Riprendo da “Il Sole-24 Ore” alcune notizie interessanti contenute nell’Italia Board Index 2014, redatto da Spencer Stuart sulle cento società a maggiore capitalizzazione quotate in Borsa. Ci sono dati incoraggianti: per esempio il significativo incremento della presenza femminile, che grazie alla legge Golfo-Mosca passa al 24%, o il ridimensionamento numerico dei Consigli di Amministrazione, la cui media (12,2 consiglieri) resta superiore a quella britannica e statunitense, ma è inferiore a quella tedesca e francese.
Si confermano però alcuni vizi antichi del nostro sistema economico, ancora largamente dominato dal sistema della cooptazione e delle cordate. Rimane irragionevolmente alta l’età media dei consiglieri, che è di quasi sessant’anni, minimo il numero degli stranieri (meno del 2%), basso il numero dei consiglieri indipendenti. I board perdono così la loro funzione di stimolo e di contrappeso e si limitano ad essere sede di ratifica della volontà del management, con una condivisione che raramente è frutto di un’analisi approfondita delle possibili opzioni e delle alternative strategiche.
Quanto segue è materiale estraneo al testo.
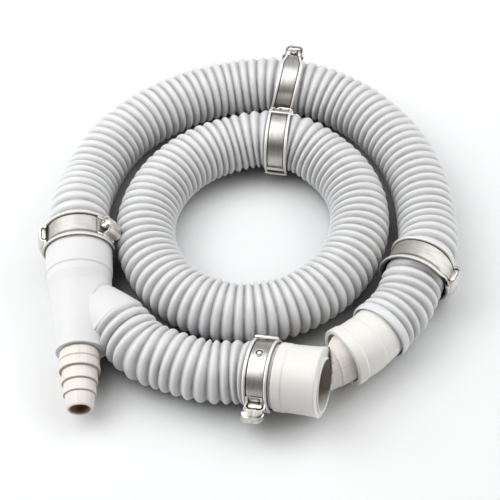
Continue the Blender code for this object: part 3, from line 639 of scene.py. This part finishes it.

L’atteggiamento di fondo è quello di un diffuso misoneismo, una pervicace resistenza alle innovazioni ed un’altrettanto tetragona diffidenza verso i punti di vista non conformisti. La cooptazione garantisce la sostanziale permanenza non solo degli assetti, ma delle mentalità, e porta l’interesse dei gruppi dirigenti a prevalere su quello dell’azienda e dei suoi azionisti (per tacere degli altri stakeholders).
È un modello sbagliato in generale, perché sottrae all’economia di mercato il suo valore decisivo, che è quello del dinamismo. Ed è un modello suicida in un momento economico nel quale la lunga crisi chiede risposte efficienti, rapida capacità di conversione, duttilità. Anche questa refrattarietà del potere economico-finanziario italiano all’innovazione e ai cambiamenti contribuisce, penso, al ritardo nella ripresa registrato dal nostro Paese. Ed anch’essa spiega quanto sia faticoso e perciò stesso indifferibile ed urgente il processo riformatore che dobbiamo compiere.
Il muro che è davanti a noi non è il dissenso più o meno informato su questo o su quel provvedimento; è il rifiuto ostinato di comprendere che un modo di vivere e di pensare più aperto, più vario, più inclusivo, non è soltanto più bello e più giusto; è anche più conveniente, anche se magari all’inizio è un po’ scomodo.